What is why we love her, exactly? Because she's a snarky witch who always makes snide comments? I think that's actually a horrible way to raise children. Maybe this is why everyone keeps telling us that our kids are so lovely - we'd never EVER say that. Next thing you know, your son would be walking into someone's house with an air of arrogance remarking that the windows are filthy. Is that really what you want?

Anyway, to the first PP here, so what if he repeats it back to her? I'd absolutely say to my child, "unfortunately Grandma hasn't learned yet how to be polite, and that it's nasty to make rude comments about things that are none of her business". If it gets back to her, that's fine. It's nothing I wouldn't say directly to her face. And actually I would probably raise it directly with her anyway. I wouldn't want my children getting the message that behavior like that is even acceptable, let alone something to be admired.



Yikes. You sound lovely. What a wonderful role model you are for your child. Sigh.


From all reports, I'm a wonderful mother and our kids are wonderful too, so your sighs and sarcasm aren't warranted.

FYI "lovely" isn't the same as doormat. There's nothing wrong with explaining that inappropriate behavior is inappropriate. In fact, if more parents did this then I'd be willing to bet that kids would be much better behaved these days. When these situations come up, it's better to do that than just ignoring it or, worse still, actually glamorizing it as the PP suggested. You can't tell your kids one thing while they see the respected adults in their lives do the total opposite.


I guess "wonderful" is subjective then. Because I don't think that you are a "wonderful" mother if you are teaching your child that responding to a rude response with a rude response is okay. But you do what you're going to do and the rest of us will think what we think. The PP was not "glamorizing" it, she was teaching her child that you accept what someone is saying and move on.

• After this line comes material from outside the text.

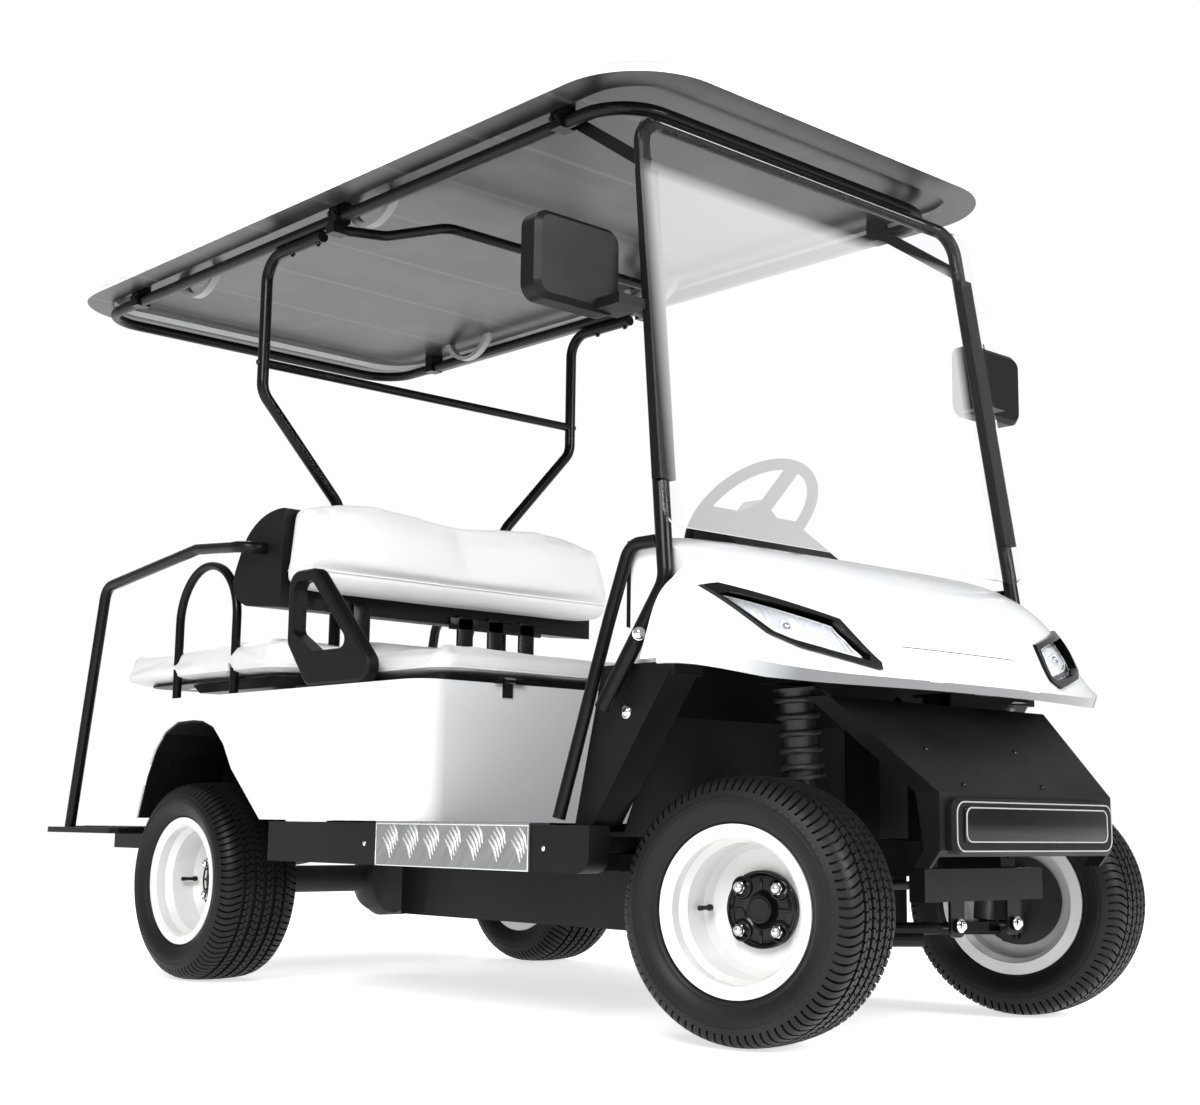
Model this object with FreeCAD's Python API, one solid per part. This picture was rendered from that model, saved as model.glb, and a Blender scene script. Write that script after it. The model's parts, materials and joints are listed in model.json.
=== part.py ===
import FreeCAD, Part
import math
import os

# A four-seat electric golf cart with a canopy roof, a rear-facing back seat and a footrest.
# Millimetres. Forward is -Y, the cart's left is +X, up is +Z. The origin is on the floor under
# the middle of the whole cart. Places called "aft" are distances behind the front axle.

V = FreeCAD.Vector
X_AXIS = V(1, 0, 0)
Y_AXIS = V(0, 1, 0)
Z_AXIS = V(0, 0, 1)

# Stance of the whole cart
front_overhang = 305.0
wheelbase = 1626.0
rear_overhang = 814.0
overall_length = front_overhang + wheelbase + rear_overhang
front_axle_y = front_overhang - overall_length / 2
overrun = 40.0
seat_gap = 0.3
sheet = 4.0
parallel_share = 0.9

# Wheels and tyres
tyre_radius = 226.0
tyre_width = 205.0
axle_height = tyre_radius
rim_flange_radius = 144.0
rim_seat_radius = 127.0
rim_barrel_radius = 118.0
rim_width = 172.0
rim_gauge = 5.0
rim_flange_lip = 9.0
rim_shelf = 27.0
rim_step = 15.0
dish_depth = 112.0
running_gap = 0.08
cap_radius = 66.0
cap_depth = 15.0
cap_dome = 7.0
cap_boss_radius = 27.0
lug_circle_radius = 50.8
lug_radius = 9.5
lug_length = 17.0
lug_count = 4
tyre_shoulder = 26.0
tyre_crown_drop = 5.0
bead_flange_gap = 1.0

# Front steering gear
front_track = 842.0
kingpin_x = 356.0
steer_angle = 14.3
kingpin_radius = 13.0
kingpin_collar_share = 1.5
kingpin_half_height = 62.0
spindle_radius = 14.0
brake_radius = 88.0
brake_depth = 6.0
brake_gap = 7.0
steer_arm_aft = 74.0
steer_arm_thickness = 10.0
steer_arm_width = 26.0
steer_arm_rise = 12.0
tie_rod_radius = 8.0
tie_rod_eye_radius = 11.0
tie_rod_eye_height = 16.0
tie_pin_radius = 5.0

# Rear axle
rear_wheel_inset = 90.4
axle_tube_radius = 32.0
drum_radius = 92.0
drum_depth = 70.0
drum_gap = 5.0
diff_radius = 92.0
diff_end_share = 0.8
diff_neck_share = 1.4
diff_width = 130.0
motor_radius = 88.0
motor_length = 230.0
motor_offset = 168.0

# Chassis
rail_width = 45.0
rail_height = 62.0
rail_bottom = 282.0
front_rail_x = 118.0
front_rail_end_aft = 330.0
main_rail_x = 352.0
main_rail_end_aft = 1255.0
rear_rail_rise = 150.0
cross_aft = (352.0, 700.0, 1232.0)
beam_x = 178.0
beam_aft = -168.0
beam_depth = 34.0
beam_height = 57.0
bracket_x = 85.0
bracket_width = 40.0
bracket_drop = 62.0
bracket_gauge = 6.0
bracket_bolt_radius = 6.0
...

The PP's response accepted her mother as she is and was training her child to do the same. It is a shame that you can't see this.


DP. I can’t disagree enough. I think it’s perfectly fine to teach kids boundaries and that when others say rude and hurtful things, we don’t have to lie down and take it. We teach others how to treat us. Allowing people to continue to make nasty remarks to us or about us to our children teaches them it’s ok to keep doing it.



Well, bless your heart. But I guess that you would be proving that you are indeed your mother's daughter if that is the way that you would respond to your mother and that is the way you are teaching your children to respond to their grandmother. What a charming family you must all be!
Anonymous
Anonymous wrote:Well, my step mom came to our house and commented, "Wow. It is so clean!"

I didn't know what to say, because the truth is, it was about as clean as a house usually is with two working parents and a preschooler - good enough, but you wouldn't eat off the floor. Not sure what she was expecting from us. We have always kept our house reasonably clean.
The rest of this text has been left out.